All the videos are now up from the talks at Interesting Vancouver 2008. I have two comments on my video:
1. Why didn’t anyone tell me I talked with my hands so much?
2. I swear people in the audience were laughing at my jokes, even if they were courtesy laughs.
def. Combining media memes together to form a new memetic piece of media
This is an experimental work where I combine three versions of the song Heartbeats by Jose Gonzales with the advertising meme of the bouncing Sony balls intercut with characters from Halo 3 repeating the same movements.
Will we ever get to a point where we’ll be used to reading media this way?
In an earlier post I lamented the fact that within the computer and net space that things are meant to work properly. We don’t like it when our computer doesn’t work as expected or that a link is broken, however it is these flaws that make art so interesting. The same goes for storytelling. It is the imperfections in life that are so interesting to share through story. Can you imagine a world where everything worked? What a boring life we’d live.
Ben Okri puts it so much better than me:
“The fact of storytelling hints at a fundamental human unease, hints at human imperfection. Where there is perfection there is no story to tell.”
I’m worried that as a society we are focusing way too much energy on perfection without sharing our imperfections.
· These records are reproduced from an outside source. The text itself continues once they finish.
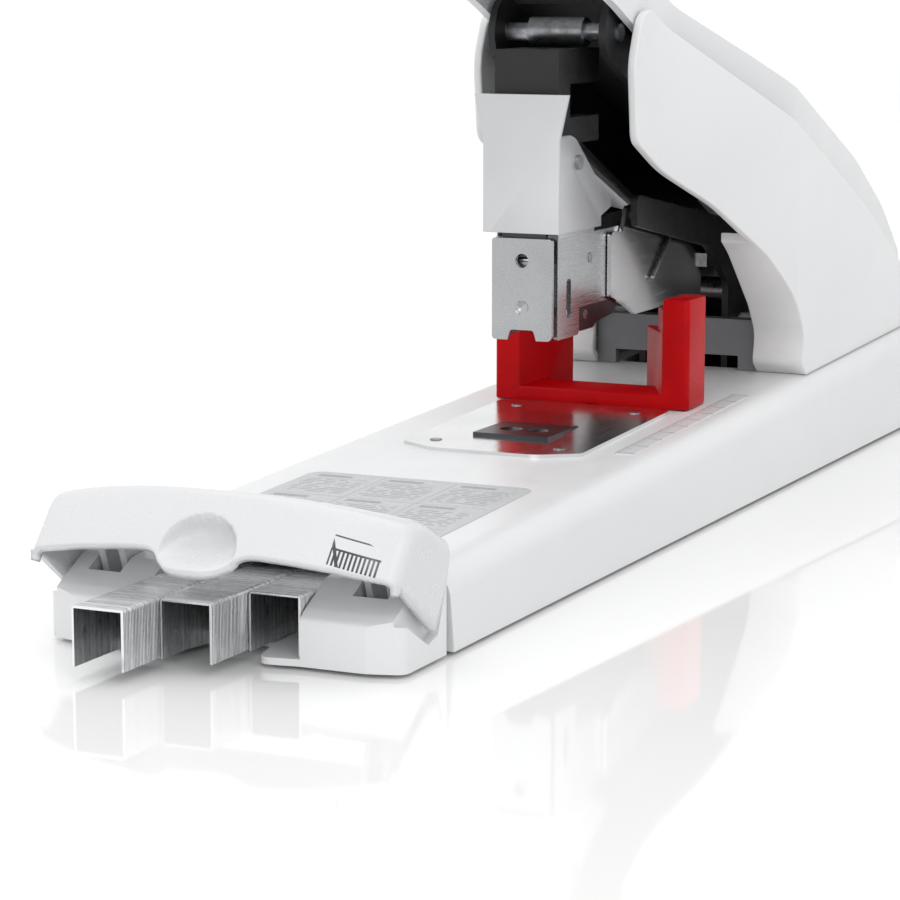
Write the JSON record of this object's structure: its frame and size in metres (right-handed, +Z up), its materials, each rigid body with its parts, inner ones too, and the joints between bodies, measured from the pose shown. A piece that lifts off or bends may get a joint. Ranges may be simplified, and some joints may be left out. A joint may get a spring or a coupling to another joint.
{
  "type": "heavy duty stapler",
  "caption": "Long-arm block stapler: hollow lever handle over twin arm shells, steel head with drawer magazine, sliding paper stop, hinged front flap over reserve staple strips.",
  "frame": {"origin": "middle of the footprint, on the table", "axes": "+X to the object's right, +Y from the reserve bay at the front to the handle's pivot at the rear, +Z up"},
  "size_m": [0.0924, 0.426, 0.1798],
  "materials": {
    "white_abs": "moulded ABS, fine eggshell grain",
    "flap_abs": "moulded ABS, satin gloss",
    "red_pom": "moulded acetal, satin",
    "black_pa": "moulded glass-filled nylon, fine texture",
    "grey_abs": "moulded ABS, fine texture",
    "black_steel": "black powder coat on pressed steel",
    "bright_steel": "cold rolled nickel-plated sheet steel",
    "satin_steel": "satin nickel-plated sheet steel",
    "plate_steel": "zinc-plated sheet steel",
    "dark_steel": "blackened hardened steel",
    "housing_paint": "satin silver lacquer on pressed steel",
    "staple_wire": "glued galvanised steel wire",
    "spring_steel": "bright drawn spring wire",
    "screw_steel": "zinc-plated turned steel",
    "label_film": "printed matt label film",
    "scale_print": "pad-printed scale on clear film",
    "foot_rubber": "moulded rubber"
  },
  "bodies": {
    "base": {"base_shell": "white_abs", "base_plate": "plate_steel", "base_screws": "screw_steel", "rubber_feet": "foot_rubber", "reserve_cap": "white_abs", "flap_pins": "screw_steel", "info_label": "label_film", "depth_scale": "scale_print", "anvil_plate": "bright_steel", "anvil_rivets": "screw_steel", "anvil_die": "dark_steel", "frame_left": "black_steel", "frame_right": "black_steel", "frame_spacers": "screw_steel", "frame_brackets": "black_steel", "frame_bolts": "screw_steel", "guide_left": "bright_steel", "guide_right": "bright_steel", "guide_spacers": "screw_steel", "latch_spring": "spring_steel", "arm_shell_left": "white_abs", "arm_shell_right": "white_abs", "arm_screws": "screw_steel", "pillar_cover": "grey_abs", "handle_pin": "screw_steel", "pin_clips": "spring_steel", "return_spring": "spring_steel"},
    "handle": {"handle_shell": "white_abs", "handle_lever": "black_steel", "lever_screws": "screw_steel", "roller_pin": "screw_steel"},
    "roller": {"roller": "screw_steel"},
    "head": {"head_housing": "housing_paint", "housing_screws": "screw_steel", "magazine_channel": "satin_steel", "nose_bracket": "dark_steel", "nose_rivets": "screw_steel", "head_spring": "spring_steel"},
    "driver": {"driver_blade": "dark_steel", "driver_crosshead": "black_steel", "blade_screws": "screw_steel"},
    "drawer": {"nose_plate": "satin_steel", "magazine_tray": "plate_steel", "magazine_staples": "staple_wire", "pusher_rod": "screw_steel", "pusher_spring": "spring_steel"},
    "pusher": {"pusher": "black_pa"},
    "stop": {"paper_stop": "red_pom"},
    "flap": {"reserve_flap": "flap_abs"},
    "strip_left": {"staple_strip_left": "staple_wire"},
    "strip_middle": {"staple_strip_middle": "staple_wire"},
    "strip_right": {"staple_strip_right": "staple_wire"}
  },
  "joints": [
    {"name": "handle_press", "type": "hinge", "parent": "base", "child": "handle", "pos_m": [0, 0.183, 0.056], "axis": [1, 0, 0], "range_deg": [0, 14.4], "stiffness_Nm_per_rad": 4, "springref_deg": -20.05, "deforming": ["return_spring"]},
    {"name": "roller_spin", "type": "hinge", "parent": "handle", "child": "roller", "pos_m": [0, 0.007, 0.134], "axis": [1, 0, 0], "continuous": true},
    {"name": "head_slide", "type": "slide", "parent": "base", "child": "head", "axis": [0, 0, -1], "range_m": [0, 0.0245]},
    {"name": "driver_slide", "type": "slide", "parent": "base", "child": "driver", "axis": [0, 0, -1], "range_m": [0, 0.0463], "deforming": ["head_spring"]},
    {"name": "magazine_slide", "type": "slide", "parent": "head", "child": "drawer", "axis": [0, 1, 0], "range_m": [-0.06, 0]},
    {"name": "pusher_slide", "type": "slide", "parent": "drawer", "child": "pusher", "axis": [0, 1, 0], "range_m": [0, 0.024], "stiffness_N_per_m": 60, "springref_m": -0.01, "deforming": ["pusher_spring"]},
    {"name": "stop_slide", "type": "slide", "parent": "base", "child": "stop", "axis": [0, 0.9994, 0.0349], "range_m": [-0.002, 0.03]},
    {"name": "flap_hinge", "type": "hinge", "parent": "base", "child": "flap", "pos_m": [0, -0.166, 0.009], "axis": [1, 0, 0], "range_deg": [0, 16.05]},
    {"name": "strip_left_slide", "type": "slide", "parent": "base", "child": "strip_left", "axis": [0, 1, 0], "range_m": [0, 0.055]},
    {"name": "strip_middle_slide", "type": "slide", "parent": "base", "child": "strip_middle", "axis": [0, 1, 0], "range_m": [0, 0.0412]},
    {"name": "strip_right_slide", "type": "slide", "parent": "base", "child": "strip_right", "axis": [0, 1, 0], "range_m": [0, 0.0262]}
  ],
  "couplings": [
    {"joint": "head_slide", "follows": "handle_press", "m_per_rad": 0.09708},
    {"joint": "driver_slide", "follows": "handle_press", "m_per_rad": 0.18382},
    {"joint": "flap_hinge", "follows": "strip_left_slide", "rad_per_m": 5.0773},
    {"joint": "strip_middle_slide", "follows": "strip_left_slide", "ratio": 0.74545},
    {"joint": "strip_right_slide", "follows": "strip_left_slide", "ratio": 0.47273}
  ]
}
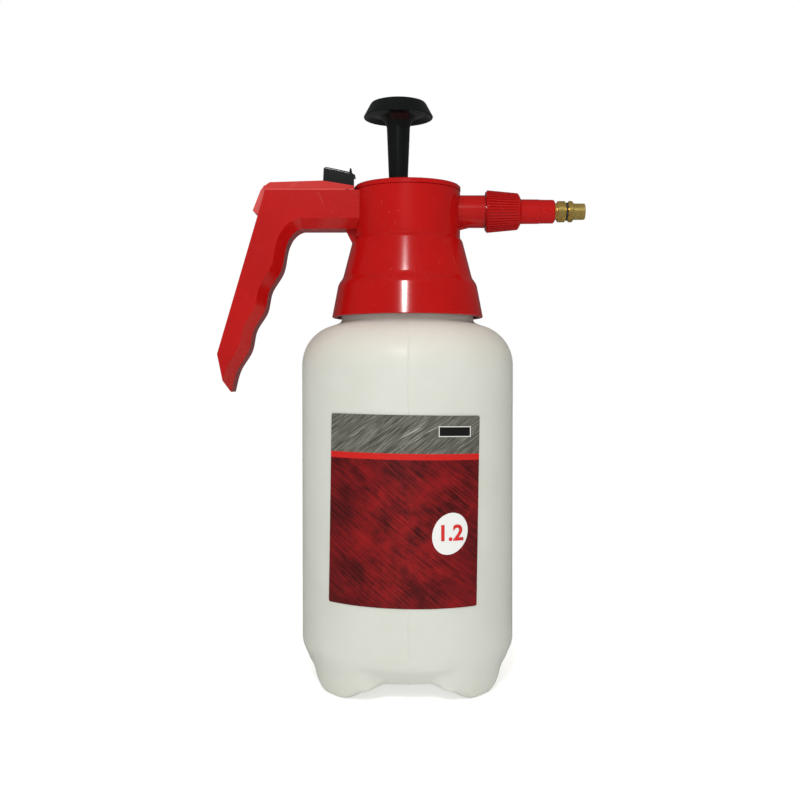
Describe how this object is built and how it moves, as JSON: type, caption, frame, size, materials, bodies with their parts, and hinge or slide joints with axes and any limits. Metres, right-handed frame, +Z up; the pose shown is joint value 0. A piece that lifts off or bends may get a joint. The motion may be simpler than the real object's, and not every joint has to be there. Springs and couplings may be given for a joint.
{
  "type": "pump sprayer",
  "caption": "Hand compression sprayer: moulded bottle, screw-on head with pistol grip, plunger pump, thumb trigger valve and adjustable brass nozzle.",
  "frame": {"origin": "on the bottle's axis, at the ground the feet stand on", "axes": "+Z up along the bottle's axis, +X out of the nozzle, -Y to the front, where the label is"},
  "size_m": [0.1801, 0.1046, 0.286],
  "materials": {
    "milky_plastic": "translucent satin polyethylene",
    "label_film": "printed film",
    "red_plastic": "glossy moulded polypropylene",
    "red_cover": "satin moulded polypropylene",
    "black_plastic": "satin moulded plastic",
    "white_plastic": "natural acetal",
    "clear_tube": "natural polyethylene tube",
    "blue_plastic": "moulded plastic",
    "black_rubber": "moulded rubber",
    "steel_pin": "bright steel",
    "brass": "turned brass"
  },
  "bodies": {
    "bottle": {"bottle": "milky_plastic", "label": "label_film"},
    "neck_ring": {"neck_gasket": "black_rubber"},
    "head": {"head_body": "red_plastic", "bridge_cover": "red_cover", "trigger_pin": "steel_pin", "valve_body": "white_plastic", "stem_gland": "black_rubber", "spring_seat": "white_plastic", "valve_spring": "steel_pin", "dip_tube": "clear_tube", "strainer": "blue_plastic", "pump_barrel": "white_plastic", "barrel_ring": "black_rubber", "check_valve": "black_rubber", "check_valve_cage": "white_plastic", "pump_cap": "red_plastic", "nozzle_seal": "black_rubber", "nozzle_nut": "red_plastic", "nozzle_tube": "red_plastic", "nozzle_base": "brass"},
    "plunger": {"plunger": "black_plastic", "piston": "white_plastic", "piston_seal": "black_rubber"},
    "trigger": {"trigger": "black_plastic"},
    "push_fork": {"push_fork": "white_plastic", "valve_stem": "white_plastic"},
    "tip_ring": {"tip_ring": "black_rubber"},
    "nozzle_tip": {"nozzle_tip": "brass", "swirl_core": "brass"}
  },
  "joints": [
    {"name": "head_turn", "type": "hinge", "parent": "bottle", "child": "neck_ring", "pos_m": [0, 0, 0.2], "axis": [0, 0, 1], "range_deg": [0, 540]},
    {"name": "head_lift", "type": "slide", "parent": "neck_ring", "child": "head", "axis": [0, 0, 1], "range_m": [0, 0.006]},
    {"name": "pump_stroke", "type": "slide", "parent": "head", "child": "plunger", "axis": [0, 0, 1], "range_m": [-0.032, 0.02]},
    {"name": "trigger_press", "type": "hinge", "parent": "head", "child": "trigger", "pos_m": [-0.0293, 0, 0.2401], "axis": [0, -1, 0], "range_deg": [0, 15.08], "stiffness_Nm_per_rad": 0.05, "springref_deg": -17.19},
    {"name": "valve_slide", "type": "slide", "parent": "head", "child": "push_fork", "axis": [1, 0, 0], "range_m": [0, 0.00201], "deforming": ["valve_spring"]},
    {"name": "tip_turn", "type": "hinge", "parent": "head", "child": "tip_ring", "pos_m": [0.079, 0, 0.2325], "axis": [1, 0, 0], "range_deg": [0, 540]},
    {"name": "tip_travel", "type": "slide", "parent": "tip_ring", "child": "nozzle_tip", "axis": [1, 0, 0], "range_m": [0, 0.00106]}
  ],
  "couplings": [
    {"joint": "head_lift", "follows": "head_turn", "m_per_rad": 0.00063662},
    {"joint": "valve_slide", "follows": "trigger_press", "m_per_rad": 0.0076},
    {"joint": "tip_travel", "follows": "tip_turn", "m_per_rad": 0.00011141}
  ]
}
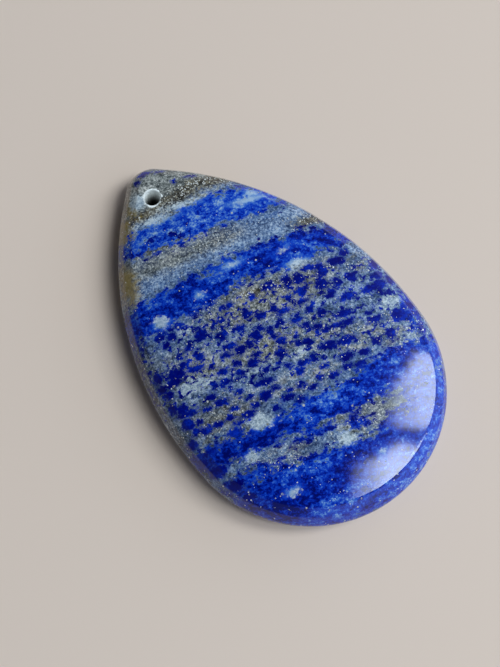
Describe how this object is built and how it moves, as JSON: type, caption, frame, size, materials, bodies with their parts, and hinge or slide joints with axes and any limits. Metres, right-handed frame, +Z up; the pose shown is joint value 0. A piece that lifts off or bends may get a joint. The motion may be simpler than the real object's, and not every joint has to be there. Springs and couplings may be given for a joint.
{
  "type": "polished lapis lazuli teardrop",
  "caption": "Flat teardrop cut from lapis lazuli, polished all over, with a low domed face, a rounded bevelled edge and a small hole drilled near its point.",
  "frame": {"origin": "middle of the outline, on the surface that the flat of the back rests on", "axes": "+Y along the stone towards its point and its hole, +X to the right seen from above, +Z up out of the domed face"},
  "size_m": [0.0326, 0.05, 0.0068],
  "materials": {
    "lapis": "polished, banded blue, grey and white with pyrite flecks"
  },
  "bodies": {
    "root": {"stone": "lapis"}
  },
  "joints": []
}
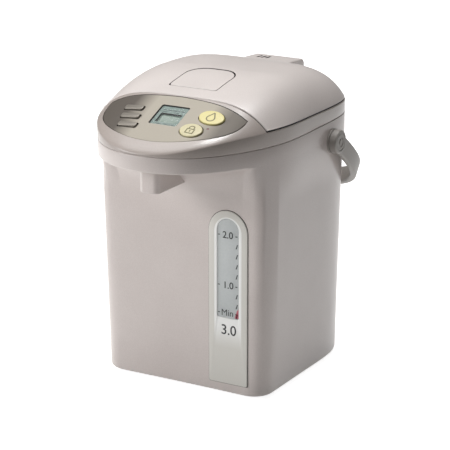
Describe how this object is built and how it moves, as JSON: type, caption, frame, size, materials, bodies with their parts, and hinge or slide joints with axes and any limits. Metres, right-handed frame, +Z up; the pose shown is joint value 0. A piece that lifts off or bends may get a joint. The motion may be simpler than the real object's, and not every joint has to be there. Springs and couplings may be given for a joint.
{
  "type": "electric thermo pot",
  "caption": "Electric hot-water dispensing pot with a domed lid, sloped control area over a spout, level gauge, carrying handle, steel vessel and magnetically driven pump.",
  "frame": {"origin": "on the standing surface, below the middle of the lower body's width and 87 mm behind its front panel", "axes": "+Z up, -Y towards the spout and the user, +X towards the side with the level gauge"},
  "size_m": [0.2246, 0.2993, 0.3125],
  "materials": {
    "shell": "satin champagne moulding with a fine pearl tint",
    "lid": "light champagne moulding, smooth satin gloss",
    "panel": "taupe metallic lacquer, satin",
    "display_lens": "clear acrylic lens",
    "display": "grey-green display",
    "circuit_board": "green board laminate",
    "dark_moulding": "dark grey moulding",
    "lamp": "orange light pipe",
    "pour_yellow": "pale yellow moulding, satin gloss",
    "lock_yellow": "paler yellow moulding, satin gloss",
    "gauge_plate": "light grey moulding, satin",
    "clear_window": "clear acrylic window",
    "gauge_back": "pale grey moulding",
    "glass_tube": "clear glass tube",
    "handle_moulding": "grey-beige moulding, fine grain",
    "inner_moulding": "light grey moulding",
    "base_moulding": "grey moulding",
    "steel": "plain stainless sheet and rod",
    "aluminium_part": "cast, dull",
    "brass_part": "plain",
    "silicone": "soft milky silicone",
    "rubber": "dark rubber"
  },
  "bodies": {
    "root": {"body_shell": "shell", "upper_frame": "shell", "mouth_plate": "inner_moulding", "control_panel": "panel", "lcd_lens": "display_lens", "lcd_module": "display", "control_board": "circuit_board", "tact_switches": "dark_moulding", "lock_lamp": "lamp", "spout_cover": "shell", "spout_nozzle": "dark_moulding", "gauge_bezel": "gauge_plate", "gauge_window": "clear_window", "gauge_scale": "gauge_back", "gauge_tube": "glass_tube", "handle_bushings": "dark_moulding", "handle_pins": "steel", "hinge_bracket": "dark_moulding", "hinge_pin": "steel", "pot_liner": "steel", "liner_seal": "silicone", "heater_plate": "aluminium_part", "band_heater": "steel", "thermostat": "brass_part", "pump_housing": "inner_moulding", "pump_cover": "inner_moulding", "pump_motor": "steel", "inlet_strainer": "steel", "riser_tube": "silicone", "outlet_tube": "silicone", "base_plate": "base_moulding", "feet": "rubber", "base_screws": "steel", "power_socket": "dark_moulding", "power_pins": "steel", "power_board": "circuit_board"},
    "handle": {"handle": "handle_moulding"},
    "lid": {"lid_cover": "lid", "lid_core": "inner_moulding", "lid_inner_plate": "steel", "lid_gasket": "silicone", "lid_hinge_arm": "inner_moulding", "lever_pin": "steel", "latch_spring": "steel", "vent_cover": "lid", "steam_duct": "inner_moulding", "steam_trap": "inner_moulding"},
    "lever": {"lid_lever": "lid"},
    "latch": {"latch_slide": "dark_moulding"},
    "pour_button": {"pour_button": "pour_yellow"},
    "lock_button": {"lock_button": "lock_yellow"},
    "key_top": {"key_top": "panel"},
    "key_middle": {"key_middle": "panel"},
    "key_bottom": {"key_bottom": "panel"},
    "impeller": {"impeller": "dark_moulding"},
    "motor_rotor": {"drive_magnet": "steel"}
  },
  "joints": [
    {"name": "handle_swing", "type": "hinge", "parent": "root", "child": "handle", "pos_m": [0, 0.0375, 0.241], "axis": [1, 0, 0], "range_deg": [0, 126]},
    {"name": "lid_open", "type": "hinge", "parent": "root", "child": "lid", "pos_m": [0, 0.1085, 0.281], "axis": [-1, 0, 0], "range_deg": [0, 75]},
    {"name": "lever_lift", "type": "hinge", "parent": "lid", "child": "lever", "pos_m": [0, -0.0205, 0.30805], "axis": [-1, 0, 0], "range_deg": [0, 20], "stiffness_Nm_per_rad": 0.14},
    {"name": "latch_draw", "type": "slide", "parent": "lid", "child": "latch", "axis": [0, 1, 0], "range_m": [0, 0.0041], "stiffness_N_per_m": 0.4, "deforming": ["latch_spring"]},
    {"name": "pour_button_press", "type": "slide", "parent": "root", "child": "pour_button", "axis": [-0.1167, 0.4018, -0.9083], "range_m": [0, 0.001], "stiffness_N_per_m": 900},
    {"name": "lock_button_press", "type": "slide", "parent": "root", "child": "lock_button", "axis": [-0.0565, 0.4149, -0.9081], "range_m": [0, 0.001], "stiffness_N_per_m": 900},
    {"name": "key_top_press", "type": "slide", "parent": "root", "child": "key_top", "axis": [0.0687, 0.4027, -0.9127], "range_m": [0, 0.001], "stiffness_N_per_m": 900},
    {"name": "key_middle_press", "type": "slide", "parent": "root", "child": "key_middle", "axis": [0.0539, 0.4101, -0.9105], "range_m": [0, 0.001], "stiffness_N_per_m": 900},
    {"name": "key_bottom_press", "type": "slide", "parent": "root", "child": "key_bottom", "axis": [0.0378, 0.4173, -0.908], "range_m": [0, 0.001], "stiffness_N_per_m": 900},
    {"name": "motor_spin", "type": "hinge", "parent": "root", "child": "motor_rotor", "pos_m": [0.03632, -0.03328, 0.034], "axis": [0, 0, 1], "continuous": true},
    {"name": "impeller_spin", "type": "hinge", "parent": "root", "child": "impeller", "pos_m": [0.03632, -0.03328, 0.045], "axis": [0, 0, 1], "continuous": true}
  ],
  "couplings": [
    {"joint": "latch_draw", "follows": "lever_lift", "m_per_rad": 0.011459},
    {"joint": "impeller_spin", "follows": "motor_spin", "ratio": 1}
  ]
}
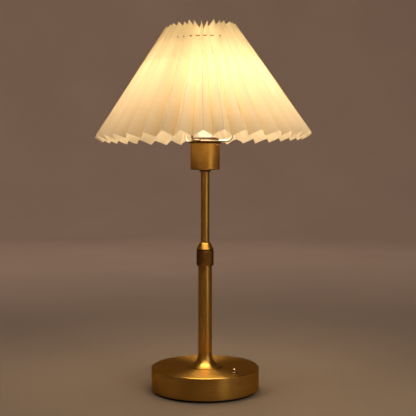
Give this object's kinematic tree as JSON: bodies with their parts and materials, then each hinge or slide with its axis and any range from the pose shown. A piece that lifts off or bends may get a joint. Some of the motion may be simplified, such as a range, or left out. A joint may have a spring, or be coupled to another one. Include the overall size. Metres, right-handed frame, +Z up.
{
  "type": "table lamp",
  "caption": "Table lamp with a round weighted foot, a telescopic swivelling stem, a push switch and a pleated fabric shade on a wire carrier.",
  "frame": {"origin": "on the table, on the axis of the stem, at the middle of the underside", "axes": "+Z up along the stem; -Y towards the user, the side with the push switch; +Y towards the cord inlet at the back"},
  "size_m": [0.25, 0.25, 0.424],
  "materials": {
    "aged_brass": "brushed and lacquered, aged to a dark gold",
    "dark_brass": "darkened, satin",
    "raw_brass": "turned, bright",
    "zinc_steel": "zinc plated, dull",
    "nickel": "nickel plated wire",
    "dark_nickel": "nickel plated, satin, tarnished",
    "weight_iron": "rough casting, painted",
    "pad_rubber": "matt foam rubber",
    "grommet_rubber": "satin moulded rubber",
    "black_plastic": "moulded thermoset",
    "brown_plastic": "moulded brown thermoset",
    "white_nylon": "satin moulded nylon",
    "lead_sheath": "satin cable sheath",
    "shade_cloth": "woven ivory cloth on a stiff backing, knife pleated",
    "cotton_cord": "twisted cotton, brown",
    "opal_glass": "opal, satin",
    "clear_glass": "clear",
    "tungsten": "drawn wire"
  },
  "bodies": {
    "base": {"base_nipple": "zinc_steel", "base_nut": "zinc_steel", "base_pad": "pad_rubber", "base_shell": "aged_brass", "base_washer": "zinc_steel", "base_weight": "weight_iron", "collet": "white_nylon", "cord_grommet": "grommet_rubber", "foot_flare": "aged_brass", "lead_in_foot": "lead_sheath", "lead_slack": "lead_sheath", "lower_tube": "aged_brass", "switch_bezel": "dark_nickel", "switch_body": "black_plastic", "switch_nut": "zinc_steel", "terminal_block": "white_nylon", "tube_ferrule": "raw_brass"},
    "collar": {"clamp_collar": "dark_brass"},
    "guide": {"guide_bush": "white_nylon"},
    "mast": {"upper_tube": "aged_brass", "lead_in_tube": "lead_sheath", "top_nipple": "zinc_steel", "top_washer": "dark_brass", "top_nut": "zinc_steel", "holder_cup": "aged_brass", "cup_flange": "dark_brass", "lampholder_body": "black_plastic", "screw_shell": "raw_brass", "centre_contact": "raw_brass", "carrier_ring": "nickel", "ring_nut": "brown_plastic", "carrier_arm_1": "nickel", "carrier_arm_2": "nickel", "carrier_arm_3": "nickel", "carrier_top_ring": "nickel", "shade_pleats": "shade_cloth", "gather_cord": "cotton_cord", "bulb_contact": "zinc_steel", "bulb_insulator": "black_plastic", "bulb_cap": "nickel", "bulb_glass": "opal_glass", "bulb_stem": "clear_glass", "bulb_filament": "tungsten"},
    "button": {"switch_button": "dark_nickel"}
  },
  "joints": [
    {"name": "mast_slide", "type": "slide", "parent": "base", "child": "guide", "axis": [0, 0, 1], "range_m": [-0.05, 0.04], "deforming": ["lead_slack"]},
    {"name": "mast_swivel", "type": "hinge", "parent": "guide", "child": "mast", "pos_m": [0, 0, 0.111], "axis": [0, 0, 1], "range_deg": [-170, 170]},
    {"name": "collar_turn", "type": "hinge", "parent": "base", "child": "collar", "pos_m": [0, 0, 0.158], "axis": [0, 0, 1], "range_deg": [0, 180]},
    {"name": "switch_press", "type": "slide", "parent": "base", "child": "button", "axis": [0, 0, -1], "range_m": [0, 0.0015], "stiffness_N_per_m": 400, "springref_m": -0.001}
  ]
}
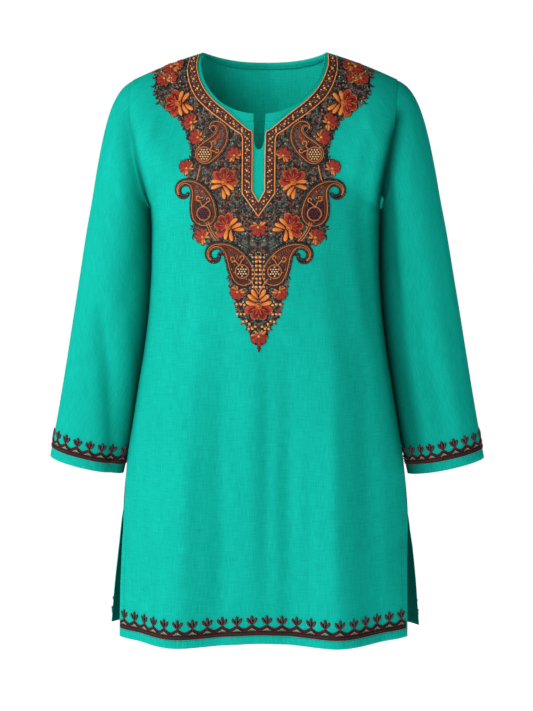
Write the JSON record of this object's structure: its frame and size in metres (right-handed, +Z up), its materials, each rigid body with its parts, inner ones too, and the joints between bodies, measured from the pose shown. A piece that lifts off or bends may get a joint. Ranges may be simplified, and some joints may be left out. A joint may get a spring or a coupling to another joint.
{
  "type": "kurti",
  "caption": "Long-sleeved A-line kurti in plain linen-look cloth, with a round keyhole neck, side slits, an embroidered yoke and narrow embroidered hem and cuff borders, filled out as worn",
  "frame": {"origin": "the middle of the neck opening, level with the two neck points of the shoulder seams, where the wearer's shoulders hold the garment", "axes": "+Z is up, +X is the wearer's left and the front faces -Y"},
  "size_m": [0.649, 0.2322, 0.8608],
  "materials": {
    "teal_cloth": "matt plain weave with uneven slub threads",
    "teal_facing": "matt plain weave, turned to the inside",
    "embroidery": "shiny couched cord, satin thread and small beads"
  },
  "bodies": {
    "root": {"front": "teal_cloth", "back": "teal_cloth", "sleeve_left": "teal_cloth", "sleeve_right": "teal_cloth", "back_neck_facing": "teal_facing", "neck_border": "embroidery"}
  },
  "joints": []
}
As Walter J. Ong tells us in his book Orality and Literacy,”oral societies live very much in the present which keeps itself in equilibrium or homeostasis by sloughing off memories which no longer have present relevance.” This is as true now as it was in an oral tradition. The format of blogging is set up to push stories down the webpage visually as new stories are published. These stories are archived but in a visual hierarchy they are seen as lesser to more recent posts. As aggregator sites collect stories they often automatically refresh and cull in more recent stories thus “sloughing off” the older stories. The algorithim of Digg.com, one of the more popular story aggregators is such that stories that are ‘digged’ by readers or in other words rated highly are shown more on the landing page, but the time of publication is also factored in to show highest rated and most recent. There are social booking sites such as del.icio.us that serve as online tools for bookmarking or remembering stories however the greatest value of these sites is for sharing of stories that are important to the individual. For example, del.icio.us/radarddb tells my audience stories that are important to me at my workplace, but always displayed in chronological order with the visual hierarchy being that of most recent at the top. In a social media landscape that perpetuates new stories being published every second, stories that are not memorable are in the past and likely to be forgotten.
Walter Ong separates these into two separate points, however as they relate to social media in the same way I’ll group them together. In an oral tradition the audience is known and the audience is human. It is humans in dialogue with other humans in a live physical space. This is very different from the unknown audience of a book or the abstract world that many films present. Social media abides by the same principles of human-to-human interaction, albeit through technological mediation. This is a main reason that Second Life will only be seen as a blip on the Web 2.0 radar in years to come. Humans are being asked to relate to each in an interface that is a mere simulation of a lifeworld, with the abstraction of avatars. Second Life will remain for an elite crowd of computer users who feel most comfortable interacting in an abstraction of reality. This does not hold true for the majority of broadband users.
That being said the gaming industry has been saved by the advent of Massive Multi-Player Online Role Playing Games (MMORPG). MMORPGs took the convention of gaming, which was not of a real lifeworld and was situationality abstract and infused a human element by allowing users to play and communicate with each other worldwide over a broadband connection. Users started to create new forms of storytelling in a social media language over these broadband connections. Machinima, one such emergent form of storytelling, was born out of a filmic electronic age but operates in the language of social media storytelling. Over the broadband connection users control video game characters to act out small short films. These films are recorded to a hard drive from which the footage is edited, scored and ultimately produced in a similar tradition to digital filmmaking. The most popular of these films is the series Red vs. Blue where the soldiers of Halo, controlled and voiced by a group of gamers, simply pontificate on life, a departure from the narrative of the original video game which included the abstract narrative of saving the world from alien invasion.
Another example of apply to new concreteness to un-situational and abstract form of storytelling is Alternate Reality Games or ARGs. One such example is the promotional ARG for the film The Bourne Supremacy where contestants are given clues online to the physical location in their home city to more clue in order to solve part of the mystery that takes place in the film. Another example of cross-platforming, but also a clear indication of infusing a situational element to an otherwise abstract story of a super agent trained to kill by an unknown government body.